Wednesday, December 01, 2010

Goldman Sachs Emergency Fed Loans Topped $24 Billion in Crisis

Bloomberg Businessweek reports:
Goldman Sachs Group Inc., which rebounded from the financial crisis to post record profit last year, was a regular borrower from two emergency Federal Reserve programs in 2008 and early 2009, new data show.

The firm borrowed from the Fed’s Term Securities Lending Facility most weeks from March 2008 through April 2009, data released by the Fed today show. Two units of the New York-based firm borrowed as much as $24.2 billion from the Fed’s Primary Dealer Credit Facility in the weeks after Lehman Brothers Holdings Inc.’s bankruptcy in September 2008, the data show.

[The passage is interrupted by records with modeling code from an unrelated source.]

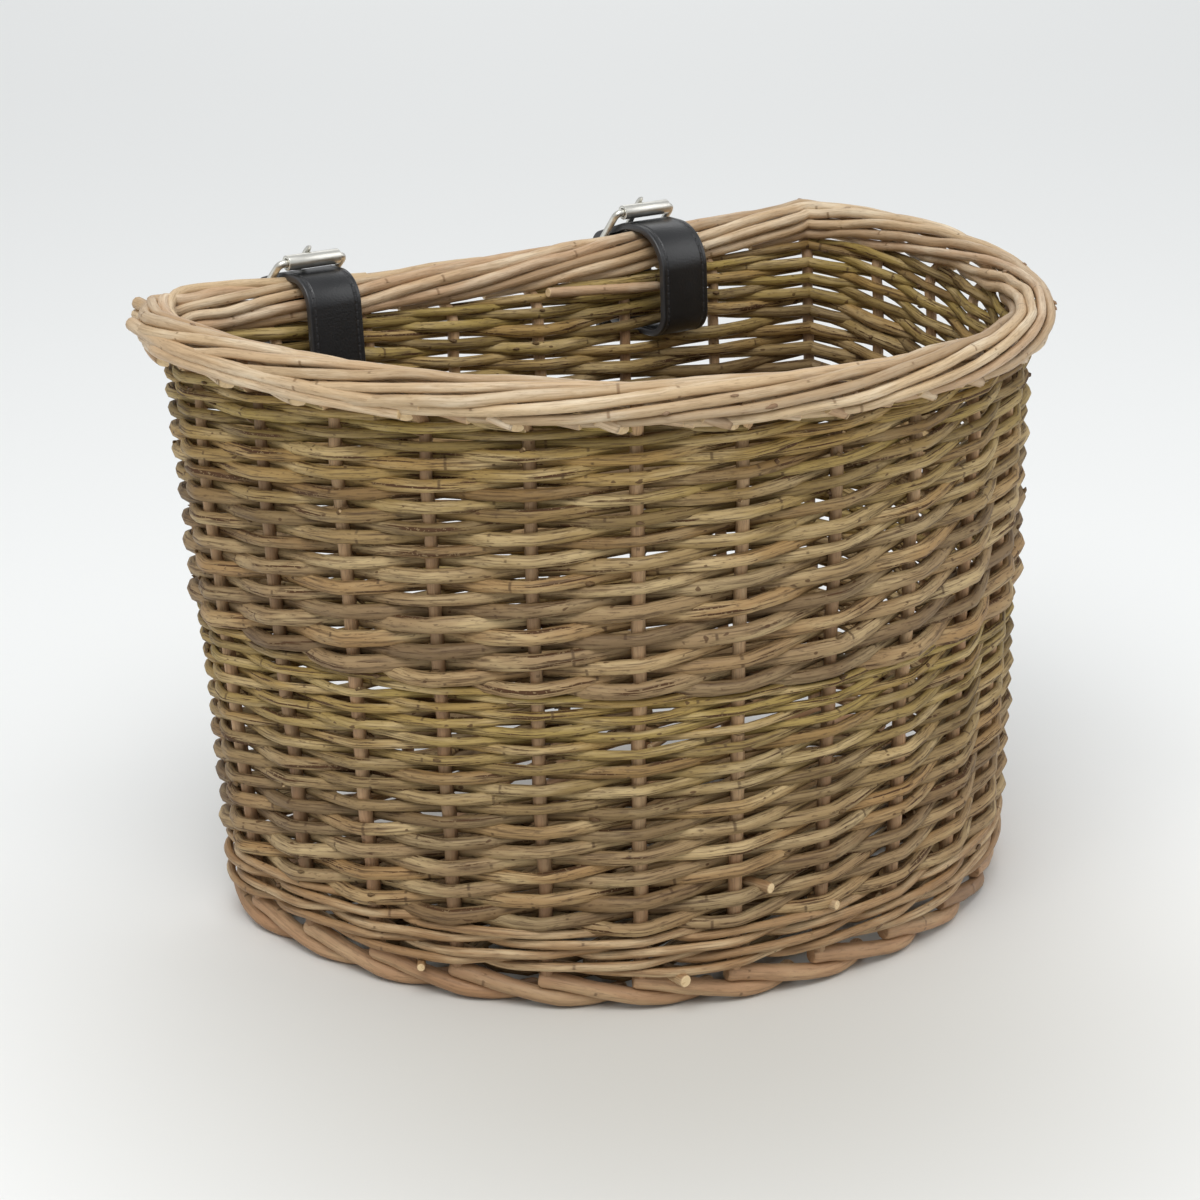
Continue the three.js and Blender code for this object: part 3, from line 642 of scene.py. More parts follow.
    def dip(self, place: np.ndarray) -> np.ndarray:
        """How far the rim hangs, most in the middle of the back.

        Args:
            place: Places along the rim.

        Returns:
            The drop at each.
        """
        around = np.mod(place, self.gaps)
        across = np.clip((around - self.front_gaps) / self.back_gaps, 0, 1)
        return self.rim_dip * 4 * across * (1 - across)

    def place_on_back(self, x: float) -> float:
        """The place of a point of the back.

        Args:
            x: Its distance from the middle, at the rim.

        Returns:
            The place.
        """
        share = 0.5
        for _ in range(30):
            share = (x + self.crowd(share) + self.back_half_width) / (2 * self.back_half_width)
        return self.front_gaps + share * self.back_gaps


# Rods


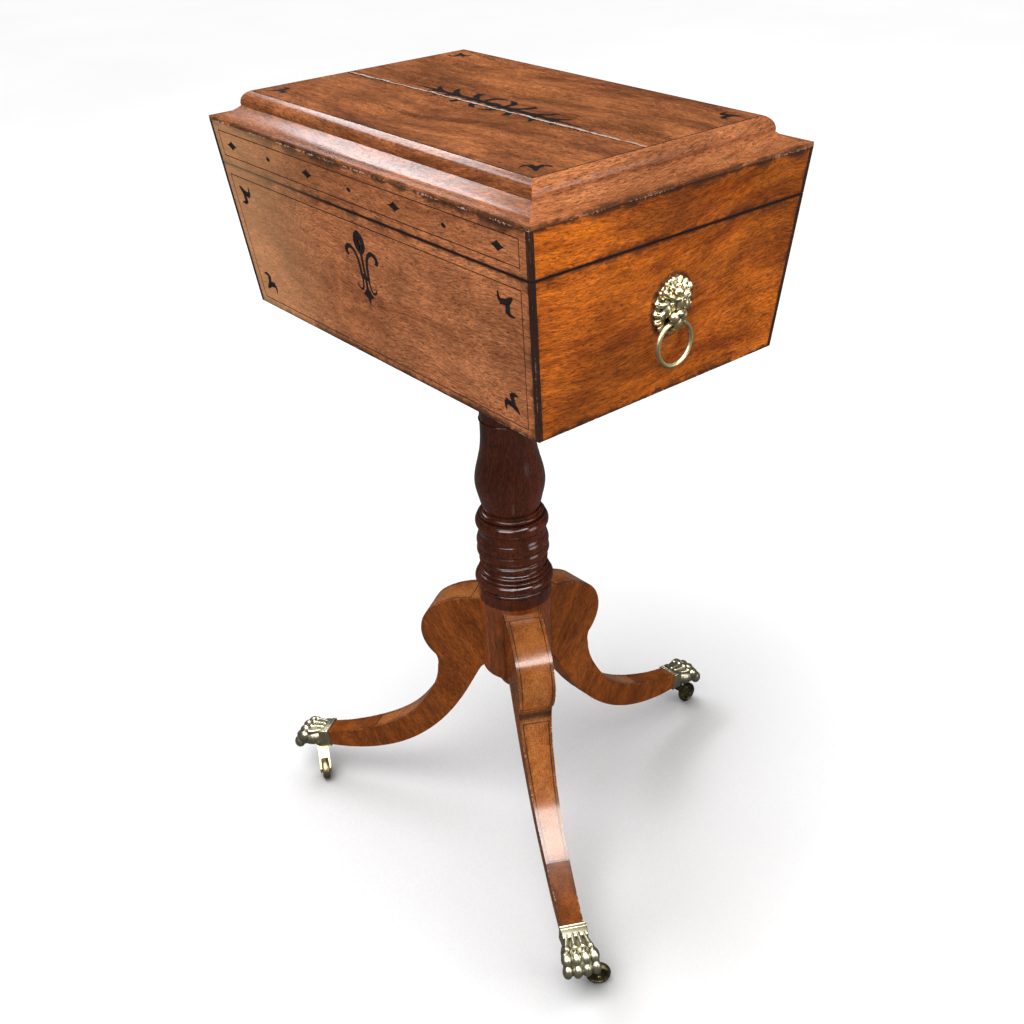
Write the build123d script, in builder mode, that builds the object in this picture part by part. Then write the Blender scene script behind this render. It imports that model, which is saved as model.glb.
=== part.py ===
from build123d import *

import os
from math import cos, pi, radians, sin, sqrt, tan

# A teapoy: a tea chest with a cove-moulded lid, on a turned pillar with three legs on castors.
# Frame: the origin is on the floor at the middle of the footprint, +X runs along the chest,
# the lock is on the -Y side and +Z is up. Sizes are in millimetres, angles in degrees.

# --- Driving dimensions -----------------------------------------------------------------

# Chest and lid
rim_length = 432.0              # over the lid's rim, along X
rim_width = 288.0               # over the lid's rim, along Y
flare = 5.7                     # lean of the sides, outwards as they rise
chest_base = 579.0              # floor to the chest's underside
body_height = 130.0             # chest without its lid
seam_gap = 0.4                  # between the chest's rim and the closed lid
frieze_height = 36.5            # lid rails
cornice_height = 23.5           # cove moulding round the top
wall = 12.0                     # boards and rails
bottom_thickness = 10.0
panel_thickness = 10.0
panel_ledge = 8.0               # how far the cornice reaches in under the panel

# Cornice section, from the rim inwards
lip_height = 3.2
lip_fillet = 1.2
cove_width = 20.0
cove_height = 8.2
cove_bow = (0.62, 0.36)         # a point of the cove, as shares of its width and height
nosing_width = 7.0
nosing_bow = (0.26, 0.68)       # a point of the nosing, as shares of its width and height

# Inlay
inlay_depth = 1.2
corner_strip = 4.0              # square ebony strip along each upright corner
line_width = 0.9
top_line_width = 1.3
side_margin = 11.0              # from the sloping corners of a face to its stringing
panel_margin_top = 8.6
panel_margin_bottom = 6.6
frieze_margin = 7.0
front_shift = -2.5              # the lock and the frieze's motifs stand a little left of the middle
motif_spacing = 121.5           # between the large diamonds of the frieze
diamond_length = 17.0
diamond_height = 8.6
lozenge_length = 5.6
front_dart_side = 27.0          # from the edges of the front to the hearts of its darts
front_dart_end = 22.5
top_dart_inset = 17.5           # from the edges of the lid panel to the hearts of its darts
arabesque_shift = (6.0, -4.0)   # the arabesque's middle on the lid
arabesque_heart = (9.0, 5.0)    # half axes of the oval in its middle

# Escutcheon and lock
key_drop = 24.5                 # chest rim to the middle of the escutcheon's bud
keyhole_radius = 2.7
keyhole_slot = 2.4
keyhole_length = 7.0
bud_height = 21.0
bud_width = 16.0
collar_drop = 30.0              # bud to the collar that ties the stems
collar_width = 12.0
collar_height = 5.0
stem_width = 3.4
spade_drop = 55.5               # bud to the point of the spade
lock_width = 46.0
lock_height = 36.0
lock_thickness = 7.6
lock_wall = 1.0
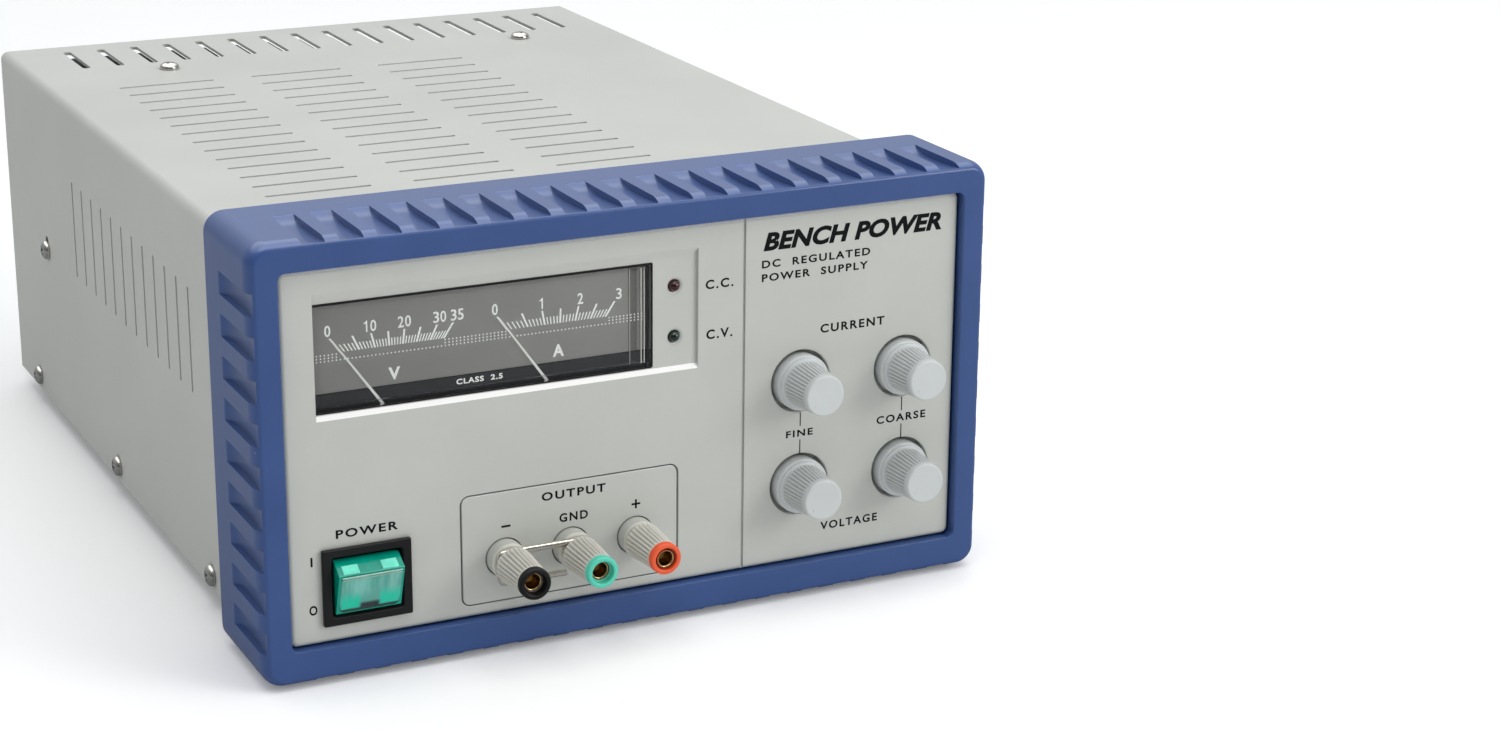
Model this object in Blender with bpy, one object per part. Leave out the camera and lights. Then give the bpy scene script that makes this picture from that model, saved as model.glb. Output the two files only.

Chief Executive Officer Lloyd Blankfein, 56, was quoted by Vanity Fair last year as saying the company might have survived the credit crisis without government help. The firm’s president, Gary Cohn, was more definitive, according to the magazine: “I think we would not have failed,” he was quoted as saying. “We had cash.”

Treasury Secretary Timothy Geithner, who was president of the Federal Reserve Bank of New York during 2008 and 2009, has disputed such an assessment.
Goldman Sachs: friend and beneficiary of central banking.